Shared Gambling Pleasures

The most famous habit that both women shared, however, was one that was hardly unusual among the 18th-Century nobility: gambling for high stakes. In the absence of any wars in which the upper classes could prove their courage and disdain for risk, high-stakes games weren’t seen as a vice. Rather, they were taken as evidence of the proper, nonchalant aristocratic attitude to winning and losing. Gambling was also a way for impoverished nobles, barred by their social positions from indulging in trade, to attempt to revive their fortunes. However, it does say something about the sheer scale of Georgiana and Marie Antoinette’s wagering that despite their husbands’ fabulous wealth, both men were eventually forced to try to rein in their wives’ spending. Marie Antoinette had been taught to gamble by her mother, and since the stakes in the Austrian court were usually much higher than those in France, as queen her bets became ever more intrepid, even reckless. The Duchess of Devonshire may have been even more extravagant; as a trophy wife suffering frequent miscarriages in a prolonged struggle to bear a male heir, married to a husband with little interest in her beyond her possibilities as a brood mare, she chased happiness ever more desperately at the gambling tables.
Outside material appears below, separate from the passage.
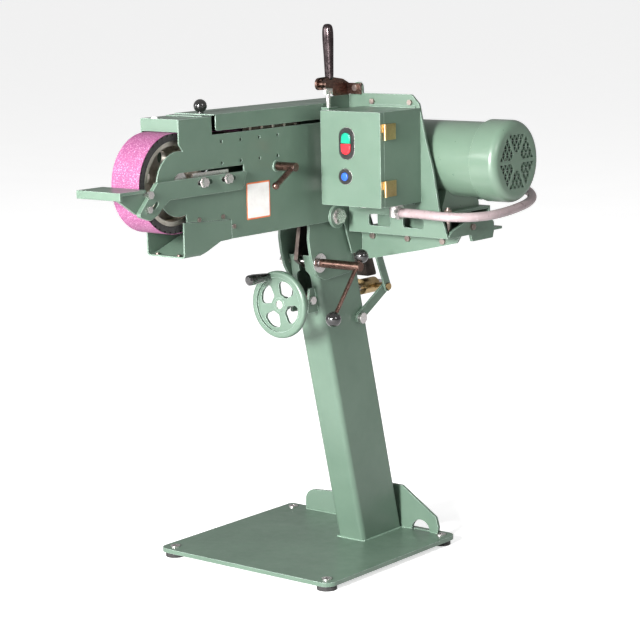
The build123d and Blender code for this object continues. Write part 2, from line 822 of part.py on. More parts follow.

Within a few years of her marriage, her accumulated debts exceeded her annual allowance of 4,000 pounds: an enormous sum at the time.

Different Ends

As France’s economic decline deepened in the second half of the century and began creating social and political upheaval, King Louis did make a number of efforts to curb the ruinous spending of his court. These included forbidding the queen’s gambling; but not before Marie Antoinette wheedled one final session out of him. To his dismay, her final game went on for three days, but true to her word, she then quit to do her bit for the treasury. As history records, it was too little, too late, and both monarchs would lose their heads shortly afterwards in the Revolution. Georgiana, played by Keira Knightley in the 2008 film The Duchess, remained constantly on the verge of bankruptcy, trying to keep her debts hidden from her husband. To cover them, she tried to borrow in secret from her family, wealthy friends, and even the Prince of Wales, later King George IV. Despite his anger when he found out how deeply she was indebted, her husband generally covered her losses. She died at the age of 48, still gambling whenever she could, and still deeply in debt.